The bill says children wouldn’t be prevented from enrolling if they are undocumented, and Walters and other proponents say this information is necessary to figure out what students need and where staff and resources should be directed.
Walters has also said this policy could end “sanctuary schools” in Oklahoma.
But courts have held that checking immigration status like this infringes on children’s educational rights because it can instill fear and lead parents to keep their kids out of school.
“I can tell you that their citizenship makes no difference to their needs,” said Angela Baumann, who teaches English learners in Oklahoma’s Lawton Public Schools, in testimony to the Oklahoma state school board, which unanimously backed the proposal. “They don’t need to feel ostracized by a community because they may not be from here.”

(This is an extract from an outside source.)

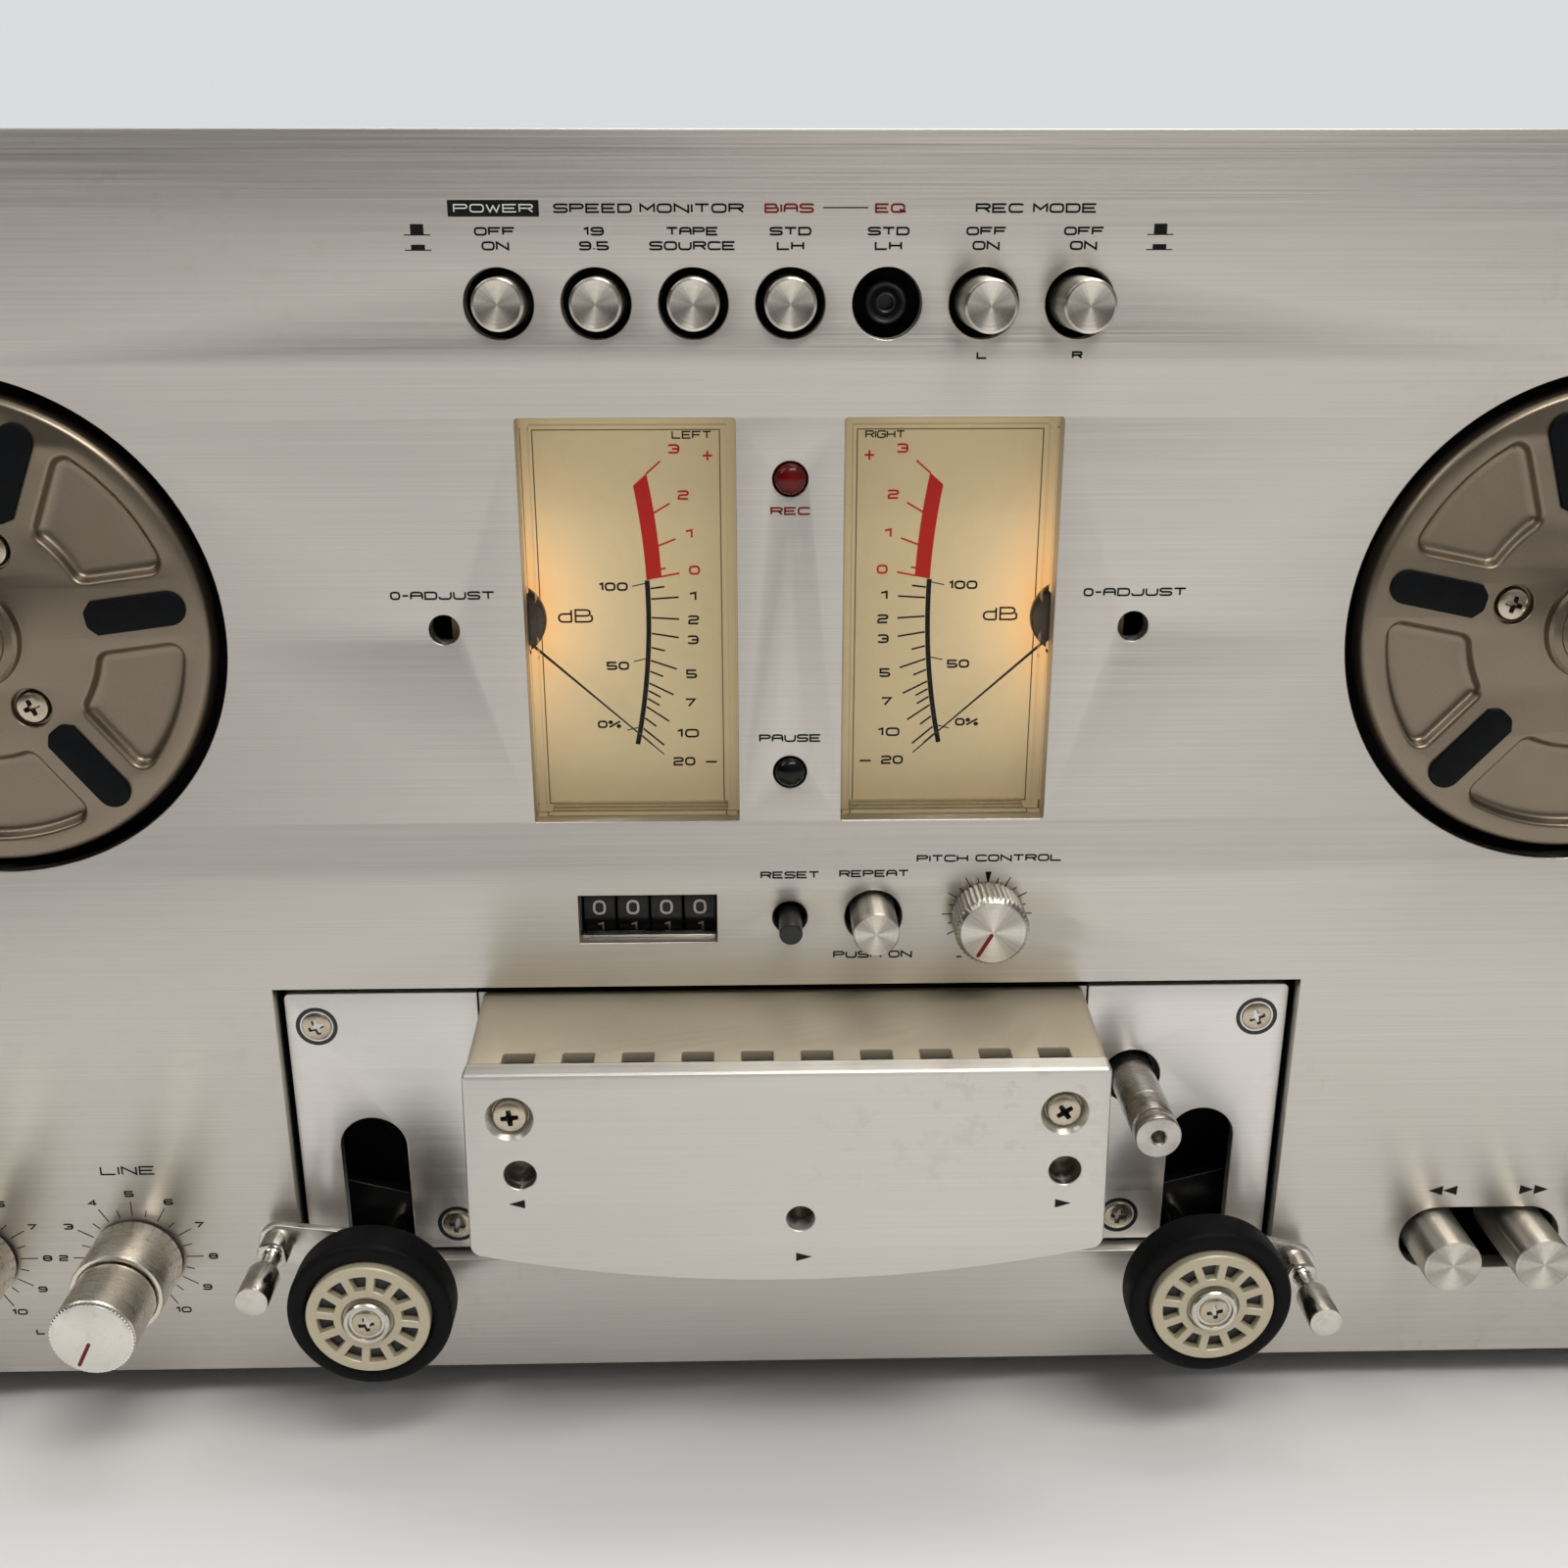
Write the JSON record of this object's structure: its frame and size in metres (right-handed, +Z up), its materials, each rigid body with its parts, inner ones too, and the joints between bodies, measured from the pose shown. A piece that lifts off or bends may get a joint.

Some school districts would likely resist complying. Last year, NBC News reported that a dozen Oklahoma school districts said they would not check students’ immigration status if they were asked to by the state education department.
“I will have to go with the U.S. Supreme Court over a state elected official,” Rob Miller, the superintendent of Bixby Public Schools, told NBC News at the time. “Part of my job as superintendent, and for other superintendents around our state, is to follow the laws of the land.”
Cari Elledge, the president of the Oklahoma Education Association, which represents teachers, school administrators, and other school staff, said the union will urge its some 30,000 members to keep calling state lawmakers to express their concerns about the bill.
Already, some schools have seen immigrant families withdrawing their children, Elledge said, which could reduce funding for those school districts in the long run.
“These are the reasons why we tell our legislators: You’re trying to do something that’s just going to cost us more money in the end, because ultimately it’s not constitutional,” she said. “We hope that people will start paying attention.”